Etwas jedoch unterscheidet diese Kampagne von früheren. Wie gehabt, beteiligen sich die alte Garde und die üblichen Verdächtigen an dieser Aktion, die jede Kritik an der Unterdrückungspolitik der israelischen Regierung gegenüber den Palästinensern und die Angriffsdrohungen der augenblicklichen israelischen Regierung gegen Iran mit dem Vorwurf des „Antisemitismus“ ins politische Aus bugsieren wollen. Es gibt aber vereinzelt auch Medienschaffende wie den Herausgeber der Wochenzeitung „Der Freitag“, Jakob Augstein, Künstler wie Klaus Staeck, Präsident der Akademie der Künste, oder wagemutige Politiker wie Niema Movassat und Wolfgang Gehrke von der Partei „Die Linke“, die öffentlich Partei für Günter Grass ergreifen. Darüber hinaus zeigt sich im Internet ein ganz anderes Meinungsbild. Justament diese Diskrepanz zwischen der kontrollierten veröffentlichen und der öffentlichen Meinung der Mehrheit der Menschen war das Unbehagen, das wohl Günter Grass veranlasst haben könnte, seine letzte Tinte zu verschreiben, wobei er nicht immer den richtigen Ton getroffen hat. Trotz einiger suboptimaler Formulierungen stünde Nachsicht mit Grass einigen gut zu Gesicht.

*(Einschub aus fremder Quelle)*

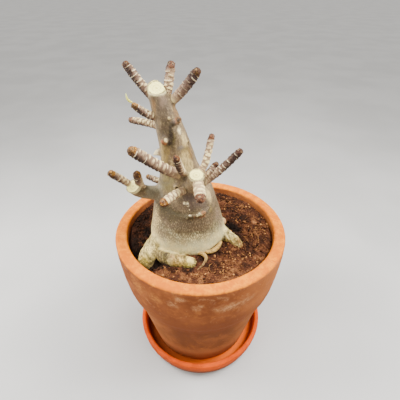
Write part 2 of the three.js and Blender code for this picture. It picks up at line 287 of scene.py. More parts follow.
class Paint:
    # a material that is being made, with its nodes and the codes of its named colours

    def __init__(self, name, look):
        self.look = look
        self.material = bpy.data.materials.new(name)
        self.material.use_nodes = True
        self.nodes = self.material.node_tree.nodes
        self.links = self.material.node_tree.links
        self.nodes.clear()
        self.surface = self.nodes.new("ShaderNodeBsdfPrincipled")
        end = self.nodes.new("ShaderNodeOutputMaterial")
        self.links.new(self.surface.outputs[0], end.inputs["Surface"])
        metres = self.node("ShaderNodeTexCoord", output="Object")
        self.place = self.vector("SCALE", {0: metres, "Scale": 1 / mm})
        self.wobbling = None

    def node(self, kind, settings=None, inputs=None, output=0):
        made = self.nodes.new(kind)
        for key, value in (settings or {}).items():
            if key == "stops":
                self.setStops(made.color_ramp, value)
            else:
                setattr(made, key, value)
        for key, value in (inputs or {}).items():
            self.join(value, made.inputs[key])
        return Wire(self, made.outputs[output])

    def join(self, value, socket):
        if isinstance(value, Wire):
            self.links.new(value.socket, socket)
        elif isinstance(value, str):
            socket.default_value = tint(self.look[value])
        else:
            socket.default_value = value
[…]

Nachdem bereits kriegführende Präsidenten, ehemalige Terroristen und andere Vertreter der internationalen Politik - aber auch viele großartige Persönlichkeiten und Organisationen - den Friedensnobelpreis erhalten haben, sollte jetzt endlich wieder einmal ein verdienter Schriftsteller mit dieser Ehrung ausgezeichnet werde. Warum nicht Günter Grass?